» DIRECTION
Give the data a second time, exactly and in full.

Source data
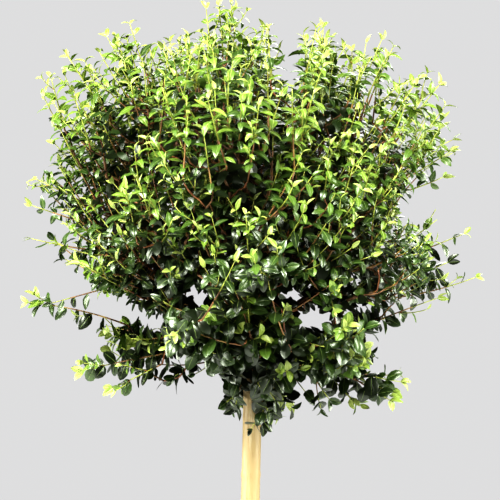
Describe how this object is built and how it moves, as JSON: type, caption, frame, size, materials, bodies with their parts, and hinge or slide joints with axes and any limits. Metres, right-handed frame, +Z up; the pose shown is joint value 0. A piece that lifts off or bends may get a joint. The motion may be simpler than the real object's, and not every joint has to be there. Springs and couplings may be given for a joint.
{
  "type": "potted standard lollipop topiary",
  "caption": "Small-leaved evergreen shrub grown as a loose round head on one straight clear stem, standing in a plain round plastic pot of compost.",
  "frame": {"origin": "middle of the pot's flat underside, on the surface that the plant stands on", "axes": "+Z up along the stem, +X to the right and -Y to the front as the plant is seen in its picture"},
  "size_m": [0.3887, 0.3625, 0.9938],
  "materials": {
    "pot_plastic": "matte",
    "compost": "matte",
    "stem_bark": "satin",
    "bough_bark": "matte",
    "young_leaves": "satin",
    "old_leaves": "satin"
  },
  "bodies": {
    "root": {"bough_1": "bough_bark", "bough_10": "bough_bark", "bough_11": "bough_bark", "bough_12": "bough_bark", "bough_13": "bough_bark", "bough_14": "bough_bark", "bough_2": "bough_bark", "bough_3": "bough_bark", "bough_4": "bough_bark", "bough_5": "bough_bark", "bough_6": "bough_bark", "bough_7": "bough_bark", "bough_8": "bough_bark", "bough_9": "bough_bark", "foliage_belt_1": "old_leaves", "foliage_belt_2": "old_leaves", "foliage_belt_3": "old_leaves", "foliage_belt_4": "old_leaves", "foliage_belt_5": "old_leaves", "foliage_belt_6": "old_leaves", "foliage_crest_1": "young_leaves", "foliage_crest_2": "young_leaves", "foliage_crest_3": "young_leaves", "foliage_crest_4": "young_leaves", "foliage_crest_5": "young_leaves", "foliage_hem_1": "old_leaves", "foliage_hem_2": "old_leaves", "foliage_hem_3": "old_leaves", "foliage_shoulder_1": "young_leaves", "foliage_shoulder_2": "young_leaves", "foliage_shoulder_3": "young_leaves", "foliage_shoulder_4": "young_leaves", "foliage_shoulder_5": "young_leaves", "foliage_shoulder_6": "young_leaves", "foliage_skirt_1": "old_leaves", "foliage_skirt_2": "old_leaves", "foliage_skirt_3": "old_leaves", "foliage_skirt_4": "old_leaves", "foliage_skirt_5": "old_leaves", "foliage_waist_1": "old_leaves", "foliage_waist_2": "old_leaves", "foliage_waist_3": "old_leaves", "foliage_waist_4": "old_leaves", "foliage_waist_5": "old_leaves", "foliage_waist_6": "old_leaves", "pot": "pot_plastic", "soil": "compost", "spray_back": "young_leaves", "spray_crest_left": "young_leaves", "spray_crest_right": "young_leaves", "spray_front": "young_leaves", "spray_left": "young_leaves", "spray_low_left": "young_leaves", "spray_low_right": "young_leaves", "spray_right": "young_leaves", "spray_top": "young_leaves", "trunk": "stem_bark"}
  },
  "joints": []
}
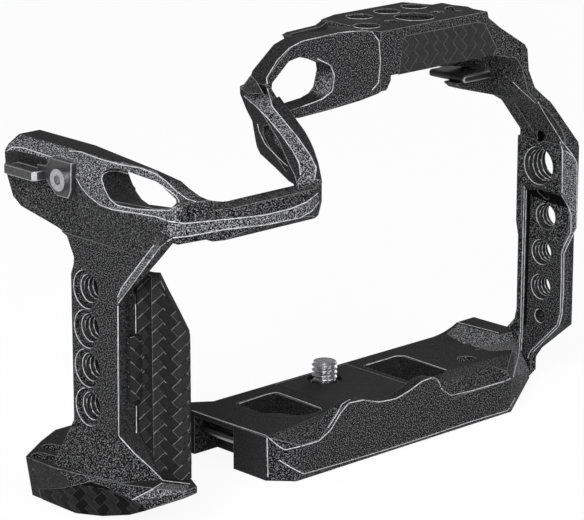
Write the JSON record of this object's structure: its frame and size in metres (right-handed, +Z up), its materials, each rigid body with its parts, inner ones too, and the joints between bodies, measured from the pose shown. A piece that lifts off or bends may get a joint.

» ANSWER TO THE PROBLEM
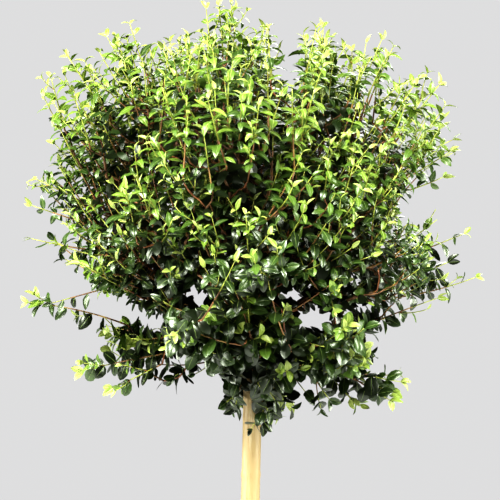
Describe how this object is built and how it moves, as JSON: type, caption, frame, size, materials, bodies with their parts, and hinge or slide joints with axes and any limits. Metres, right-handed frame, +Z up; the pose shown is joint value 0. A piece that lifts off or bends may get a joint. The motion may be simpler than the real object's, and not every joint has to be there. Springs and couplings may be given for a joint.
{
  "type": "potted standard lollipop topiary",
  "caption": "Small-leaved evergreen shrub grown as a loose round head on one straight clear stem, standing in a plain round plastic pot of compost.",
  "frame": {"origin": "middle of the pot's flat underside, on the surface that the plant stands on", "axes": "+Z up along the stem, +X to the right and -Y to the front as the plant is seen in its picture"},
  "size_m": [0.3887, 0.3625, 0.9938],
  "materials": {
    "pot_plastic": "matte",
    "compost": "matte",
    "stem_bark": "satin",
    "bough_bark": "matte",
    "young_leaves": "satin",
    "old_leaves": "satin"
  },
  "bodies": {
    "root": {"bough_1": "bough_bark", "bough_10": "bough_bark", "bough_11": "bough_bark", "bough_12": "bough_bark", "bough_13": "bough_bark", "bough_14": "bough_bark", "bough_2": "bough_bark", "bough_3": "bough_bark", "bough_4": "bough_bark", "bough_5": "bough_bark", "bough_6": "bough_bark", "bough_7": "bough_bark", "bough_8": "bough_bark", "bough_9": "bough_bark", "foliage_belt_1": "old_leaves", "foliage_belt_2": "old_leaves", "foliage_belt_3": "old_leaves", "foliage_belt_4": "old_leaves", "foliage_belt_5": "old_leaves", "foliage_belt_6": "old_leaves", "foliage_crest_1": "young_leaves", "foliage_crest_2": "young_leaves", "foliage_crest_3": "young_leaves", "foliage_crest_4": "young_leaves", "foliage_crest_5": "young_leaves", "foliage_hem_1": "old_leaves", "foliage_hem_2": "old_leaves", "foliage_hem_3": "old_leaves", "foliage_shoulder_1": "young_leaves", "foliage_shoulder_2": "young_leaves", "foliage_shoulder_3": "young_leaves", "foliage_shoulder_4": "young_leaves", "foliage_shoulder_5": "young_leaves", "foliage_shoulder_6": "young_leaves", "foliage_skirt_1": "old_leaves", "foliage_skirt_2": "old_leaves", "foliage_skirt_3": "old_leaves", "foliage_skirt_4": "old_leaves", "foliage_skirt_5": "old_leaves", "foliage_waist_1": "old_leaves", "foliage_waist_2": "old_leaves", "foliage_waist_3": "old_leaves", "foliage_waist_4": "old_leaves", "foliage_waist_5": "old_leaves", "foliage_waist_6": "old_leaves", "pot": "pot_plastic", "soil": "compost", "spray_back": "young_leaves", "spray_crest_left": "young_leaves", "spray_crest_right": "young_leaves", "spray_front": "young_leaves", "spray_left": "young_leaves", "spray_low_left": "young_leaves", "spray_low_right": "young_leaves", "spray_right": "young_leaves", "spray_top": "young_leaves", "trunk": "stem_bark"}
  },
  "joints": []
}
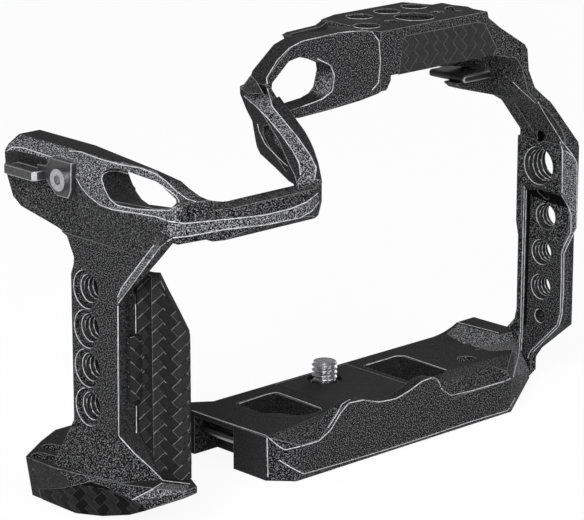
Write the JSON record of this object's structure: its frame and size in metres (right-handed, +Z up), its materials, each rigid body with its parts, inner ones too, and the joints between bodies, measured from the pose shown. A piece that lifts off or bends may get a joint.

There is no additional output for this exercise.